Since last week a number of Palestinian stores have been broken into, and in some cases set on fire and contents damaged. Defense Minister Shaul Mofaz ordered Civil Administration officials in the West Bank to examine the damage caused to Palestinian property and estimate the financial costs in order to compensate them.
By mid morning, hundreds of police reinforcements backed by mounted police and Border Police entered the Jewish neighborhood searching for the assailants who attacked security forces during the violent clashes that have rocked the city since last Thursday.
Israel Police backed by elite police units and special anti riot squads entered the Avraham Avinu Quarter and Beit Hadassah neighborhoods to search apartments and nab those responsible for attacking security forces. Groups of youth gathered on rooftops and in the road and jeered the security forces, calling them "Gestapo," and "criminals."
The police action was harshly criticized by the Hebron Jewish community leadership, who declared the behavior illegal, noting that the police had not even produced search warrants when entering the homes.
Noam Arnon, spokesman for the Jewish community in the city declared that in the morning, the leadership requested that the hundreds of youths who had entered the city in recent days, leave and return to their homes.
Arnon called the police action provocative, and declared it will only serve to fuel the violence, rather than quell it. "Today we asked the supporters to leave the city, instead of calming the situation the police burst into Avraham Avinu and searched private property. I don't know what they are searching for, the situation is quiet now. They don't even have search warrants, what they are doing is illegal."

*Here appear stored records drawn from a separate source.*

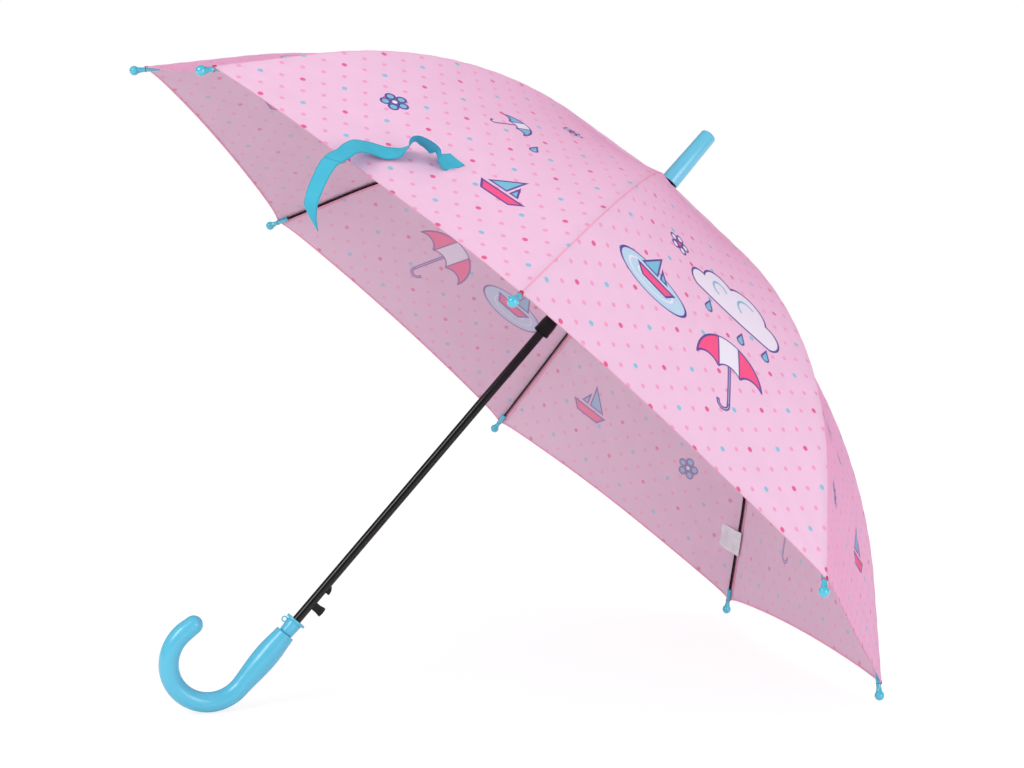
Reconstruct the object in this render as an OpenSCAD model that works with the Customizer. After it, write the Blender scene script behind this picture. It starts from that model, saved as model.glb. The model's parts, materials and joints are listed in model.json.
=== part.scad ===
// Child's stick umbrella with a push-button release, opened and resting on the floor.
// Every piece is drawn about the shaft: z runs along the shaft towards the ferrule,
// z = 0 is the top of the canopy, and x points to the side of the release button.
// standing() then leans the umbrella onto its handle and the tips of two ribs.

/* [Ribs] */
// Straight inner part of each rib, from its pivot
rib_inner = 123; // [110:1:135]
// Angle of the inner part below level when the canopy is open
rib_slope = 11.8; // [9:0.1:14]
// Radius of the curved middle part
rib_bend_r = 431; // [400:1:460]
// Angle that the curved part turns through
rib_bend = 35; // [32:0.5:37]
// Straight outer part of each rib
rib_outer = 83.7; // [70:0.1:95]
// Width of the channel section
rib_w = 3; // [2.6:0.1:3.4]
// Depth of the channel section
rib_h = 2.4; // [2:0.1:2.6]
// Sheet thickness of the channel section
rib_wall = 0.5; // [0.4:0.05:0.6]
// Distance along the rib from its pivot to the stretcher joint
joint_at = 207; // [195:1:212]
// Diameter of the round pin at the outer end of a rib
rib_pin_d = 1.7; // [1.5:0.1:1.9]
// Length of that pin
rib_pin_len = 10; // [8:0.5:13]

/* [Rib tips] */
// Diameter of the ball
ball_d = 8.3; // [7.5:0.1:9]
// Distance from the hem to the middle of the ball
tip_reach = 14; // [12:0.5:17]
// Diameter of the neck between the hem and the ball
neck_d = 3; // [2.6:0.1:3.4]
// Diameter of the sleeve on the rib's pin, inside the canopy
sleeve_d = 3.8; // [3.4:0.1:3.8]
// Length of that sleeve
sleeve_len = 9.5; // [7:0.5:10]

/* [Canopy] */
// Thickness of the cloth with its coating
cloth_t = 0.4; // [0.3:0.05:0.6]
// Distance from the middle of a rib to the outside of the cloth
cloth_rise = 2.6; // [2.6:0.1:3.2]
// Inward curve of each hem at the middle of its gore
hem_sag = 9; // [5:0.5:14]
// Gap left for the stitches where two gores meet
seam_gap = 0.3; // [0.3:0.05:0.5]

/* [Crown and runner] */
// Distance from the shaft's middle to the rib and stretcher pivots
pivot_r = 7; // [6.6:0.1:7.5]
// Distance of the rib pivots below the top of the canopy
pivot_drop = 6.6; // [6.4:0.1:7.2]
// Diameter of the wire rings that the ribs and stretchers turn on
wire_d = 1; // [0.8:0.1:1.1]
// Radial play of an eye on its wire or rivet
eye_play = 0.1; // [0.08:0.01:0.12]
// Thickness of the flat tab at the end of a rib or stretcher
tab_t = 1.2; // [1:0.1:1.3]
// Length of that tab
tab_len = 8; // [7.5:0.5:10]
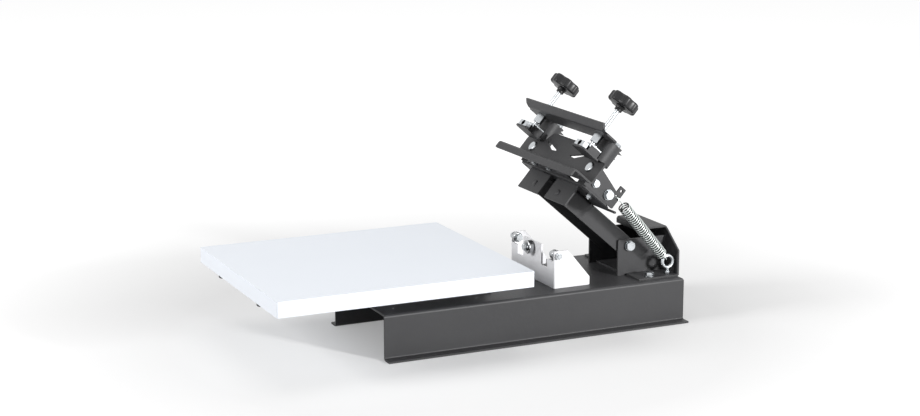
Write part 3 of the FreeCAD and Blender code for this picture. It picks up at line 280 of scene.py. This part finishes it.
def bumps(nodes, links, shader, heights):
    """Chain bump nodes: each height comes with its depth in metres."""
    normal = None
    for height, depth in heights:
        node = nodes.new("ShaderNodeBump")
        node.inputs["Strength"].default_value = 1.0
        node.inputs["Distance"].default_value = depth
        links.new(height, node.inputs["Height"])
        if normal is not None:
            links.new(normal, node.inputs["Normal"])
        normal = node.outputs["Normal"]
    links.new(normal, shader.inputs["Normal"])


def drifting(nodes, links, shader, cloud, grain, dark, light, rough):
    """Let the roughness drift with a fine noise, and give the colour that drifts with a coarse one."""
    links.new(spread(nodes, links, grain, noise_low, noise_high, *rough), shader.inputs["Roughness"])
    return mixed(nodes, links, cloud, dark, light)


# Materials
def powder_coat(name, dark, light, rough, grain_depth, shine):
    """Baked powder: a fine pebbled skin with long soft waves under it."""
    material, nodes, links, shader = new_material(name)
    shader.inputs["Specular IOR Level"].default_value = shine
    place = object_place(nodes)
    cloud = noise(nodes, links, place, *coat_cloud)
    grain = noise(nodes, links, place, *coat_grain)
    wave = noise(nodes, links, place, *coat_wave)
    tint = drifting(nodes, links, shader, cloud, grain, dark, light, rough)
    links.new(tint, shader.inputs["Base Color"])
    bumps(nodes, links, shader, [(wave, coat_wave_depth), (grain, grain_depth)])
    return material


def laminate(name, dark, light, rough):
    """White melamine on board: nearly flat, with a faint skin and a satin shine."""
    material, nodes, links, shader = new_material(name)
    place = object_place(nodes)
    cloud = noise(nodes, links, place, *board_cloud)
    skin = noise(nodes, links, place, *board_skin)
    tint = drifting(nodes, links, shader, cloud, skin, dark, light, rough)
    links.new(tint, shader.inputs["Base Color"])
    bumps(nodes, links, shader, [(skin, board_skin_depth)])
    return material


def moulded(name, dark, light, rough, grain_depth, shine):
    """Moulded plastic or rubber: even colour, fine spark-eroded grain."""
    material, nodes, links, shader = new_material(name)
    shader.inputs["Specular IOR Level"].default_value = shine
    place = object_place(nodes)
    cloud = noise(nodes, links, place, *mould_cloud)
    grain = noise(nodes, links, place, *mould_grain)
    tint = drifting(nodes, links, shader, cloud, grain, dark, light, rough)
    links.new(tint, shader.inputs["Base Color"])
    bumps(nodes, links, shader, [(grain, grain_depth)])
    return material


def bright_metal(name, dark, light, rough):
    """Bright metal: cloudy, with fine handling marks, and with painted shade darkening its corners."""
    material, nodes, links, shader = new_material(name)
    shader.inputs["Metallic"].default_value = 1.0
    place = object_place(nodes)
    cloud = noise(nodes, links, place, *metal_cloud)
    marks = noise(nodes, links, place, *metal_marks)
    tint = drifting(nodes, links, shader, cloud, marks, dark, light, rough)
    # Painted shade: darken the colour where ambient occlusion finds surfaces close by
    corner = nodes.new("ShaderNodeAmbientOcclusion")
    corner.samples = corner_shade_samples
    corner.inputs["Distance"].default_value = corner_shade_reach
    unshaded = spread(nodes, links, corner.outputs["AO"], corner_shade_low, corner_shade_high, corner_shade_darkest, 1.0)
    links.new(dimmed(nodes, links, tint, unshaded), shader.inputs["Base Color"])
    bumps(nodes, links, shader, [(cloud, metal_cloud_depth), (marks, metal_marks_depth)])
    return material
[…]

Police Inspector General Moshe Karadi however disputed the claim, and declared that the law permits police to conduct searches and track down and arrest lawbreakers involved in violence. "Anyone who harmed police or soldiers in the city will be punished," he told Israel Radio. Referring to the events of recent days, Karadi said security forces will show zero tolerance to the lawbreakers.

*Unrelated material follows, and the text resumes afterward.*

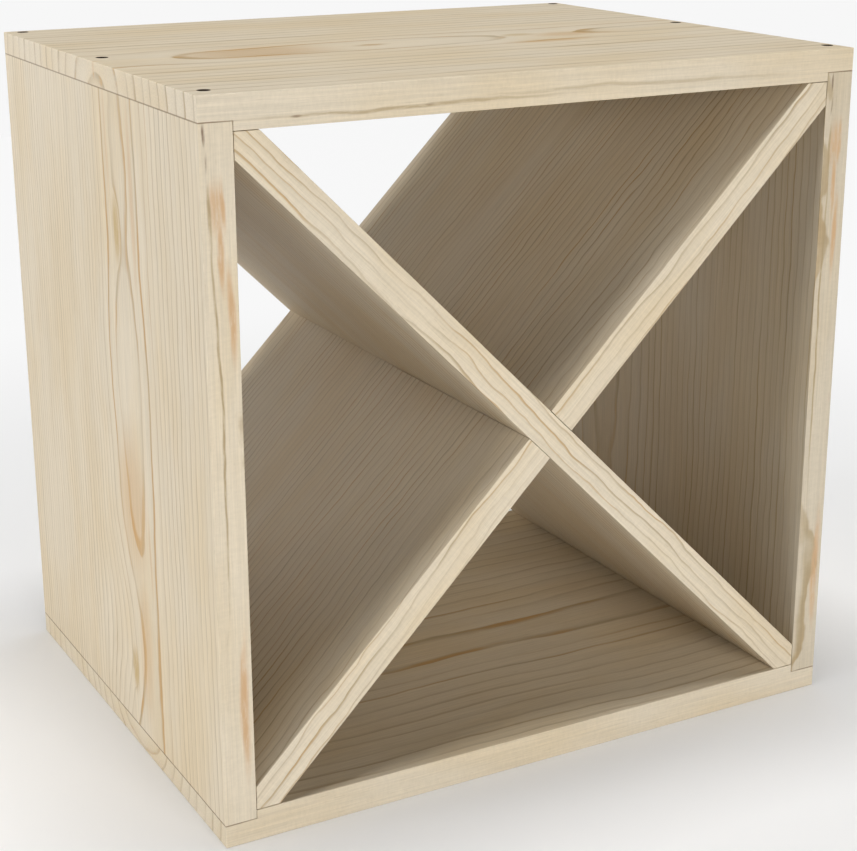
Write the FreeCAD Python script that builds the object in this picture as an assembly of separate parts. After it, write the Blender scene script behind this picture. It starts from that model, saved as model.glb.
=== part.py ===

The situation in Hebron is far different from that faced by security forces during the Gaza disengagement, Karadi said. Then security forces were instructed to show tolerance and sensitivity, however in Hebron, police will deal determinedly and with less sensitivity with the youth who reached the city with the intention of causing trouble and breaking the law, he said.

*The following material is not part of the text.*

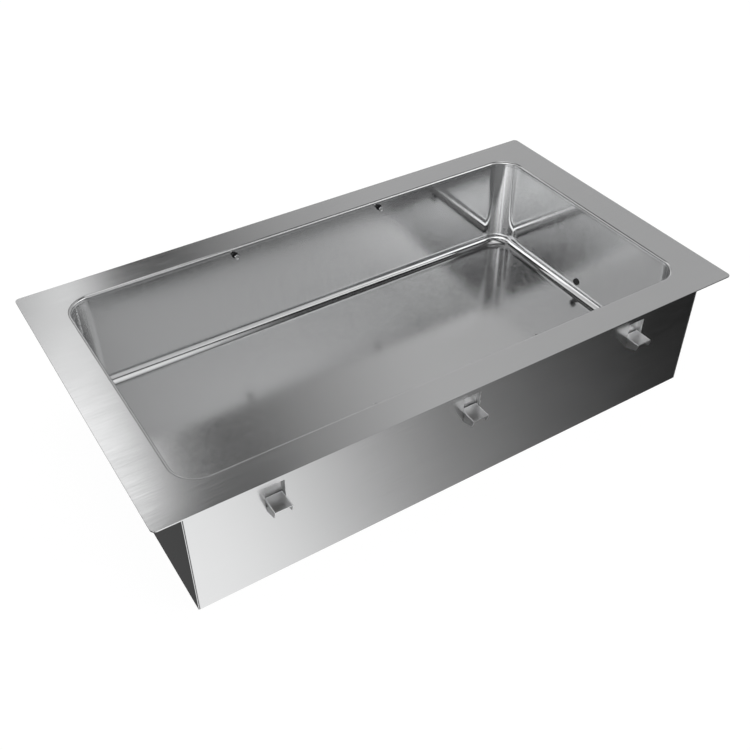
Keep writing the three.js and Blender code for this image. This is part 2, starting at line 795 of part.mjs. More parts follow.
function glandNut() {
  const nut = hexNut(glandNutFlats, glandNutHeight, glandThread + fit);
  return nut.rotateX(-Math.PI / 2).translate(glandX, insideSide - glandNutHeight, glandZ);
}

// Earth stud with its head inside the wall and one nut outside.
function earthStud() {
  const stud = turned([
    [0, -casingSheet - earthInside], [earthInsideHead, -casingSheet - earthInside],
    [earthInsideHead, -casingSheet], [earthThread, -casingSheet], [earthThread, earthLength],
    [0, earthLength],
  ]);
  return stud.rotateX(-Math.PI / 2).translate(earthX, casingSide, glandZ);
}

function earthNut() {
  const nut = hexNut(earthNutFlats, earthNutHeight, earthThread + fit);
  return nut.rotateX(-Math.PI / 2).translate(earthX, casingSide, glandZ);
}

// Waste fitting: a flange on the floor, a threaded tail down to the base and a tapered mouth.
const drainSealTop = floorTop + drainSealSheet;
const drainTop = drainSealTop + drainFlangeSheet;
const plugHeadRadius = 15.5;
const plugHeadSheet = 1.7;
const plugStem = 3;
const plugStemHeight = 6;
const plugKnob = 6;
const plugKnobHeight = 3;

function drainBody() {
  const seat = drainTop - drainSeatDepth;
  return turned([
    [drainBore, drainGroundGap], [drainTail, drainGroundGap], [drainTail, drainSealTop],
    [drainFlange, drainSealTop], [drainFlange, drainTop], [drainMouth, drainTop],
    [drainBore, seat], [drainBore, drainGroundGap],
  ], roundSteps).translate(drainX, drainY, 0);
}

function drainSeal() {
  return turned([
    [drainTail + fit, floorTop], [drainFlange - fit, floorTop], [drainFlange - fit, drainSealTop],
    [drainTail + fit, drainSealTop], [drainTail + fit, floorTop],
  ], roundSteps).translate(drainX, drainY, 0);
}

function drainNut() {
  const nut = hexNut(drainNutFlats, drainNutHeight, drainTail + fit);
  return nut.translate(drainX, drainY, floorUnder - drainNutHeight);
}

function drainPlug() {
  const seat = drainTop - drainSeatDepth;
  const headTop = drainTop + fit + plugHeadSheet;
  const stemTop = headTop + plugStemHeight;
  return turned([
    [0, seat - drainSeatDepth], [drainBore - 2 * fit, seat - drainSeatDepth],
    [drainBore - 2 * fit, seat], [drainMouth - 2 * fit, drainTop + fit],
    [plugHeadRadius, headTop], [plugStem, headTop], [plugStem, stemTop], [plugKnob, stemTop],
    [plugKnob, stemTop + plugKnobHeight], [0, stemTop + plugKnobHeight],
  ], roundSteps).translate(drainX, drainY, 0);
}

// Level probe: a flanged bush through the end wall with its rod set back in the bore.
function probeBush() {
  const wallOutside = tankSheet;
  return turned([
    [0, wallOutside + probeReach], [0, probeRodLength + fit - probeFlangeSheet - probeSealSheet],
    [probeBore, probeRodLength + fit - probeFlangeSheet - probeSealSheet],
    [probeBore, -probeFlangeSheet - probeSealSheet], [probeFlange, -probeFlangeSheet - probeSealSheet],
    [probeFlange, -probeSealSheet], [probeThread, -probeSealSheet],
    [probeThread, wallOutside + probeReach], [0, wallOutside + probeReach],
  ], roundSteps).rotateY(Math.PI / 2).translate(wellLength / 2, probeOffset, probeZ);
}

function probeSeal() {
  return turned([
    [probeThread + fit, -probeSealSheet], [probeFlange, -probeSealSheet], [probeFlange, 0],
    [probeThread + fit, 0], [probeThread + fit, -probeSealSheet],
  ], roundSteps).rotateY(Math.PI / 2).translate(wellLength / 2, probeOffset, probeZ);
}

function probeNut() {
  const nut = hexNut(probeNutFlats, probeNutHeight, probeThread + fit);
  return nut.rotateY(Math.PI / 2).translate(wellLength / 2 + tankSheet, probeOffset, probeZ);
}

function levelProbe() {
  const start = wellLength / 2 - probeFlangeSheet - probeSealSheet;
  return bar('x', probeRod, start, start + probeRodLength, probeOffset, probeZ);
}

// Studs near the top of both long walls, one pan width apart, on which the bars between pans lie.
const lugDrop = 16;
const lugCollar = 6;
const lugCollarHeight = 2;
const lugNeck = 3.5;
const lugNeckEnd = 8;
const lugHead = 5;
const lugReach = 11;

function barLug(side, k) {
  const stud = turned([
    [0, 0], [lugCollar, 0], [lugCollar, lugCollarHeight], [lugNeck, lugCollarHeight],
    [lugNeck, lugNeckEnd], [lugHead, lugNeckEnd], [lugHead, lugReach], [0, lugReach],
  ]).rotateX(side * Math.PI / 2);
  return stud.translate(k * panWidth / 2, side * wellWidth / 2, rimTop - lugDrop);
}

addPiece('rim_plate', rimPlate(), brushedSteel);
addPiece('well_tank', wellTank(), brushedSteel);
addPiece('rim_seal', rimSeal(), blackRubber);
sides.forEach(({ name, out }) => {
  addPiece(`${name}_left_bar_lug`, barLug(out, -1), dullSteel);
  addPiece(`${name}_right_bar_lug`, barLug(out, 1), dullSteel);
});
addPiece('front_panel', longPanel(-1), brushedSteel);
addPiece('back_panel', longPanel(1), brushedSteel);
addPiece('left_end_panel', endPanel(-1), brushedSteel);
addPiece('right_end_panel', endPanel(1), brushedSteel);
addPiece('front_base_rail', baseRail(-1), dullSteel);
addPiece('back_base_rail', baseRail(1), dullSteel);
addPiece('base_plate', basePlate(), dullSteel);
addPiece('side_insulation', sideInsulation(), mineralWool);
addPiece('floor_insulation', floorInsulation(), mineralWool);
addPiece('heat_spreader', heatSpreader(), aluminium);
heaterNames.forEach((name, i) => addPiece(`heater_${name}`, heater(heaterX(i)), darkSheath));
addPiece('front_heater_strap', heaterStrap(-1), dullSteel);
addPiece('back_heater_strap', heaterStrap(1), dullSteel);
addPiece('control_thermostat', thermostat(-thermostatX, false), blackPlastic);
addPiece('safety_thermostat', thermostat(thermostatX, true), blackPlastic);
addPiece('reset_pin', resetButton(), palePlastic);
addPiece('terminal_box', terminalBox(), blackPlastic);
addPiece('terminal_cover', terminalCover(), blackPlastic);
addPiece('terminal_block', terminalBlock(), palePlastic);
addPiece('cable_gland', cableGland(), blackPlastic);
addPiece('gland_nut', glandNut(), blackPlastic);
addPiece('earth_stud', earthStud(), brass);
addPiece('earth_nut', earthNut(), brass);
addPiece('drain_body', drainBody(), brushedSteel);
addPiece('drain_seal', drainSeal(), blackRubber);
addPiece('drain_nut', drainNut(), brass);
addPiece('drain_plug', drainPlug(), dullSteel);
addPiece('probe_bush', probeBush(), dullSteel);
addPiece('probe_seal', probeSeal(), blackRubber);
addPiece('probe_nut', probeNut(), dullSteel);
addPiece('level_probe', levelProbe(), blackPlastic);
addCatches();

export default bainMarie;
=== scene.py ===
# Drop-in bain-marie for three standard pans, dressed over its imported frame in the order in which
# the real one is put together.

import math

import bmesh
import bpy
from mathutils import Matrix, Vector


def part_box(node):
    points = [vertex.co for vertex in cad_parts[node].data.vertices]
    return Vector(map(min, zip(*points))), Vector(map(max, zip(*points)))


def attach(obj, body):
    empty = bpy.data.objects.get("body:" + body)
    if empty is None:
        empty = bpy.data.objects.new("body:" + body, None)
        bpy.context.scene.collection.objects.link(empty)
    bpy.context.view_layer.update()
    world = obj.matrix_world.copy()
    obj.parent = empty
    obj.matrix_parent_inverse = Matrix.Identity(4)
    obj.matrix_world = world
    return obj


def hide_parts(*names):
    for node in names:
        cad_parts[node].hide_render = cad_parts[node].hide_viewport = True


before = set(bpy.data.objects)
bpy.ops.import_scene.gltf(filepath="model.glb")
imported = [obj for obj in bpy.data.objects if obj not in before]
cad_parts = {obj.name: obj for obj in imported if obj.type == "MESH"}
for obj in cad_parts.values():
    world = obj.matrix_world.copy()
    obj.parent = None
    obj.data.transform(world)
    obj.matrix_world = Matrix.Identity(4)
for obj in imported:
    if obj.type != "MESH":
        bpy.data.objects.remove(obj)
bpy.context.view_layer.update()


# Camera
# The photograph looks down on the front left of the unit. Tones are shown as they are.
mm = 0.001
eye = Vector((-0.75556, -1.17820, 1.24949))
looking = Vector((0.40475, 0.63784, -0.65524))
aim = looking.to_track_quat("-Z", "Y").to_matrix().to_4x4()
lens = bpy.data.cameras.new("photo_camera")
lens.lens = 46.0
lens.sensor_width = 36.0
lens.clip_start = 10 * mm
photo_camera = bpy.data.objects.new("photo_camera", lens)
photo_camera.matrix_world = Matrix.Translation(eye) @ aim
bpy.context.scene.collection.objects.link(photo_camera)
bpy.context.scene.camera = photo_camera
bpy.context.scene.view_settings.view_transform = "Standard"


# Room
# A plain soft studio that the steel mirrors: lighter and darker bands, one above the other, which
# fade into each other. The camera itself sees plain white.
class Wire:
    """A socket in a node tree. Arithmetic on it adds Math nodes; node() adds any other node."""

    def __init__(self, tree, socket=None):
        self.tree = tree
        self.socket = socket

    def node(self, kind, settings=None, sockets=None, output=0):
        made = self.tree.nodes.new(kind)
        for name, value in (settings or {}).items():
            if name == "stops":
                ramp = made.color_ramp.elements
                while len(ramp) < len(value):
                    ramp.new(0.5)
                for element, (place, level) in zip(ramp, value):
                    element.position = place
                    element.color = (level, level, level, 1.0)
            else:
                setattr(made, name, value)
        for name, value in (sockets or {}).items():
            if isinstance(value, Wire):
                self.tree.links.new(value.socket, made.inputs[name])
            else:
                made.inputs[name].default_value = value
        return Wire(self.tree, made.outputs[output])

    def maths(self, operation, *values):
        return self.node("ShaderNodeMath", {"operation": operation}, dict(enumerate(values)))

    def __add__(self, other):
        return self.maths("ADD", self, other)

    def __sub__(self, other):
        return self.maths("SUBTRACT", self, other)

    def __mul__(self, other):
        return self.maths("MULTIPLY", self, other)

    def __radd__(self, other):
        return self.maths("ADD", other, self)

    def __rsub__(self, other):
        return self.maths("SUBTRACT", other, self)

    def __rmul__(self, other):
        return self.maths("MULTIPLY", other, self)

    def clamped(self):
        return self.node("ShaderNodeClamp", None, {"Value": self})

    def between(self, low, high):
        """Colour that goes from low to high as this number goes from 0 to 1."""
        return self.node("ShaderNodeMix", {"data_type": "RGBA"}, {0: self, 6: low, 7: high}, 2)

    def stretched(self, scale):
        return self.node("ShaderNodeVectorMath", {"operation": "MULTIPLY"}, {0: self, 1: scale})

    def noise(self, scale, detail):
        return self.node("ShaderNodeTexNoise", None,
                         {"Vector": self, "Scale": scale, "Detail": detail})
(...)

Dep.Cmdr. Shlomo Efrati, a senior Hebron Police officer, said police have faced difficulty in identifying the rioters because of the masks they wore to cover their faces when clashing with security forces. He added that the violent demonstrations that took place in the city, were well planned, and that organized transport brought the hundreds of demonstrators to the city where they were provided with accommodation.
In fact on January 10, the Hebron Jewish leadership called on "members of the public" to travel to Hebron and attend a prayer rally. The community asked supporters to "start flocking" to Hebron the following day, "in preparation for the possible attempt to expel Hebron families from their homes in Mitzpe Shalhevet."
The community leaders said large tents will be available as well as subsidized meals to cater for the expected crowds.
Following the Machpela Cave massacre when Baruch Goldstein gunned down and killed 29 Moslem worshipers in 1994, Palestinians fled the market area which was left empty and neglected. The army barred Palestinians from moving back to the area after the outbreak of the Al Aksa intifada.
In 2001, eight settlers families occupied the stores in response to the murder of baby Shalhevet Pass, who was shot in the head by a Palestinian sniper. While there is no dispute over the fact that the buildings are located on Jewish owned land, the families living there have failed to prove ownership in a series of appeals held in the High Court of Justice.
Because of this, at the orders of Defense Minister Shaul Mofaz, the families were served eviction orders and informed that they had up until January 115 to leave the premises willingly.
Moshe Ben Zimra a veteran resident of Hebron said that while he condemns the violence and attacks against security forces, the public should be aware of the facts. "The property where Mitzpe Shalhevet is located, is on Jewish land," he said. Ben Zimra also cautioned the public to refrain from besmirching the names of the entire Hebron Jewish community. "Not everyone is to blame, not everyone was involved in violence," he said.
On Sunday, the Hebron district commander Col. Moti Baruch was forced to load his weapon and brandish it in an attempt to ward off an angry crowd of settler youth who surrounded him.
On Monday afternoon, under a heavy police presence, the family of Yossi Shok, the father of five who was shot in the head and murdered in a terrorist shooting in the southern Hebron Hills in December, held a memorial service at the Jewish cemetery in Hebron.
In the morning Shok's family called on the public to refrain from violence and stressed that they are not involved in the events of recent days, and asked that they be permitted to hold the memorial service in peace.
Family members protested a police decision to beef up its presence during the service, suggesting that those participating may resort to violence. "We arrived here to participate in revealing the head stone and be with our loved one. We have no intention of provoking or resorting to violent activities," family members said.